If we look at the browser code, we use loader data, same sort of code that we had earlier on, but recommendations is a promise. It has a .then on it. We can pass that promise inside a suspense boundary, we can await it, and whenever it resolves on the server, now we're going to render the recommendations. While it's resolving, during that time, we can render some sort of pending state like a skeleton UI. This is really important for building this kind of experience. Now we can say, just render what's primary up front, everything else is wrapped in those suspense await boundaries, and eventually, when they resolve, everything shows up. This is really important also for things that are below the fold. So when I say below the fold, I mean if you're going to scroll down, so maybe there's all sorts of other content that's below this. Why have our loader function waiting for all of that to load when the user doesn't even see it? So only put stuff awaited that is primary to the page.

7. Optimizing Data Loading - Part 2

Short description:

Consider optimizing data loading by placing non-blocking requests before the primary data request. Use client loaders to cache data in the browser and retrieve it from local storage when transitioning between pages.

We're down to one await. So if we look at this code, let's think about it. Is there any other slight little tweaks that we could make this code a little bit more optimal? Initial glance, maybe not. I mean, there's one await, everything else is a promise, it's deferred to the browser. Well, consider this. Why wait to load the logged in user and recommendations? They're non-blocking, like that there's no await on them, but it happens after the product request. If we just swap those and put the logged in user and recommendations before the product request, they can immediately be kicked off. They can immediately start loading. Nothing's blocking. The primary data that we're awaiting is the product data, but eventually everything's going to resolve down in the browser. So this is something to consider also inside your loaders. Just in general, put your whatever you're awaiting towards the end of your async functions. If you have some sort of async operation that's going to produce a promise that can just be kicked off, fire that a little bit earlier. If you fire that earlier, then it gets the process started a little bit faster, and so they're going to load faster. One thing to consider when you write code like this though is if any of these error, say logged in user error, say recommendations errors, you want to make sure because those aren't primary to the page, they're not going to prevent this API client load product from loading. If these error, you don't want to prevent the primary content from the page from loading. So something to consider.

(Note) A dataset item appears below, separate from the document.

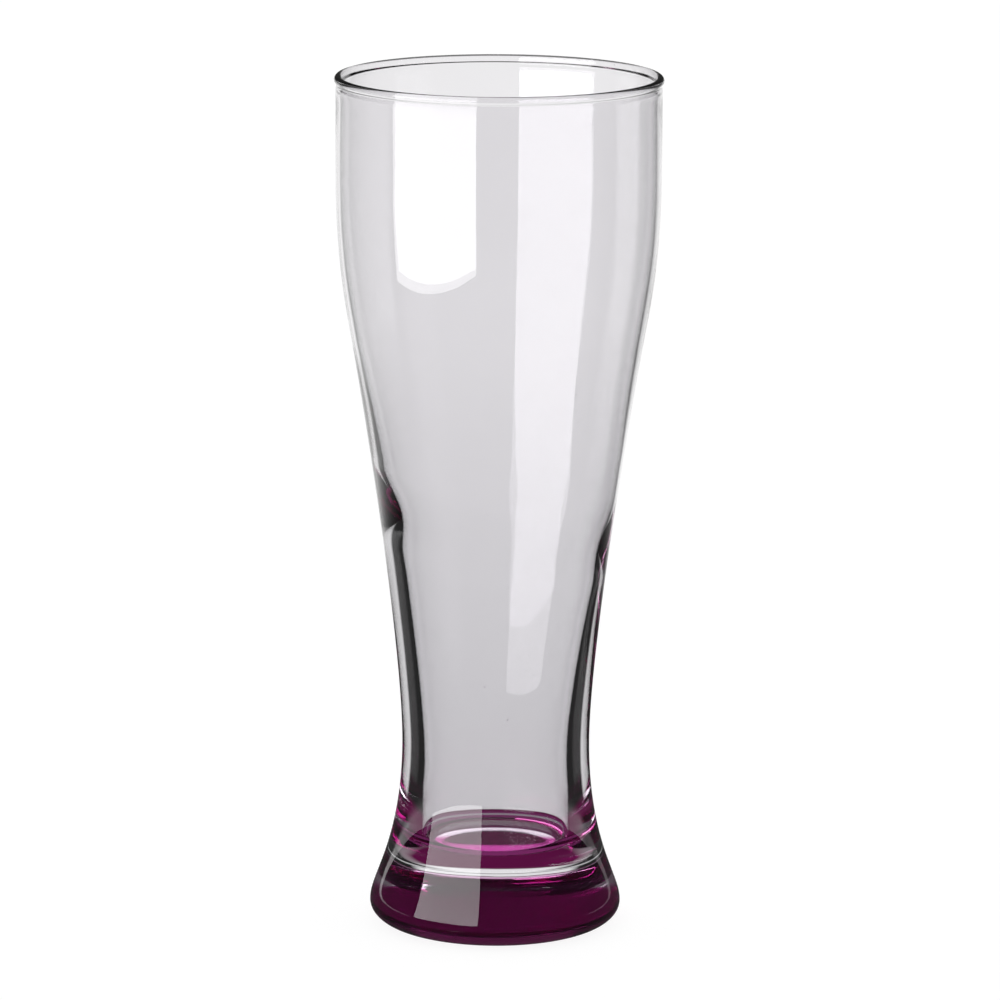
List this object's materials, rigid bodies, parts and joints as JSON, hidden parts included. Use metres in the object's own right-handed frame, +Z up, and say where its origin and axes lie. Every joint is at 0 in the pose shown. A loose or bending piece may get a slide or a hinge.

But what else could we do to optimize data loading in our app? Is there anything else that we could do? Well, what if we could also cache data in the client? So client loaders have recently been added to Remix. With a client loader, we can do really cool stuff. So the client loader, the way it works is I'm on a page. I transition to another page. When I transition to the next page, a loader needs to get data to run to get data for that next page. The client loader though executes before, and it runs just in the browser. And with that client loader, we can say, do I want to run the server loader or do I not want to run the server loader? You get a reference to it. You can await it or you can not await it. If you don't want to await it, maybe you're not going to load the server data because you already have the data. Essentially, this allows you to build a middleware inside your application where you can say, write data to local storage. And then when you transition from one page to another, pull data out of local storage. If I have data in local storage, don't worry about calling the server loader. Instead, just return whatever data I have in local storage.

8. Advanced Application Optimization

Short description:

Now we can optimally build our application without hitting the network if we already have data. Remix client cache handles caching automatically, saving you from writing extra code. By adding Remix PWA, you can make your app available offline and manage the service worker's lifecycle. Consider these questions when reviewing or building code: Is there a waterfall? If so, parallelize requests.

So now we can really optimally build our application in a way that we're not even going to hit the network at all if we already have data. Hydrate just means that the client loader run it whenever the page loads. Without it, it's only going to run when you transition from one page to another. But I could manually write a ton of code that would be like writing to local storage, writing to index DB, reading from it, doing all that sort of stuff. Remix client cache is a package that does all that for you. So if you just add this to your route with your client loader, just call that function. And now instead of use loader data, I call use cache loader data. The data is automatically going to be cached for you, and it's going to be hot swapped and refetched without you even worrying anything about it. It's great.

So now we've turned it up to 11. We have added client side caching. We've added server side subrequest caching. We're now deferring some data so that it's lazy loaded in the browser, so only primary data is showing up first. We've done a lot of stuff, but there's still more we could do. What about if there is no internet connection? What about if your app, you want to be available offline? Like to generally build a PWA, a progressive web app, you need to have a service worker. If you've ever written a service worker before, it feels like, I don't know, you need a PhD to get it all right. There's a great package, though, called Remix PWA. Remix PWA makes managing the lifecycle of a service worker really easy. Just like in Remix, you have entry.server.js and entry.client.js. Now there is entry.worker.js, and with entry.worker.js, we can manage all the things that we might want to do inside our PWA. We might want to cache the base document. We might want to cache JavaScript resources or CSS resources or images. You can do all of that with great examples on Remix PWA.

To recap, whenever I am building a new application, or oftentimes I am called in and I'm reviewing somebody's code, or somebody messages us and says, the performance of this app sucks, how can we improve it? These are the questions that I ask myself when I look at some new code, or I'm going to be even thinking about building some new code. First of all, and actually I should preface, this is the same no matter what framework you are using, generally. You have to ask these sorts of questions. I have applied this to Remix, but this is going to apply to really anything out there, Next.js, Vue, Svelte. You have to ask these sorts of questions. First off, is there a waterfall in the application? If there is a waterfall, let's parallelize that. Let's make requests happen in parallel.

9. Data Dependencies and Critical Content

Short description:

Consider data dependencies and prioritize critical content to load first. Determine what can be deferred. Focus on loading the necessary data for the page to respond correctly.

But are there data dependencies? If there are data dependencies, you can't parallelize it. It gets a little bit more complicated. The next question I ask, what is critical to the page? What needs to be loaded first before anything else? And what can be deferred? One way to think about this is what is absolutely necessary to determine if the page can 200 respond? If the data can't load, then it needs to 500 or it needs to 400 error. That means it's critical. The stuff that determines the status codes of the page, that is most important. That needs to be loaded up front.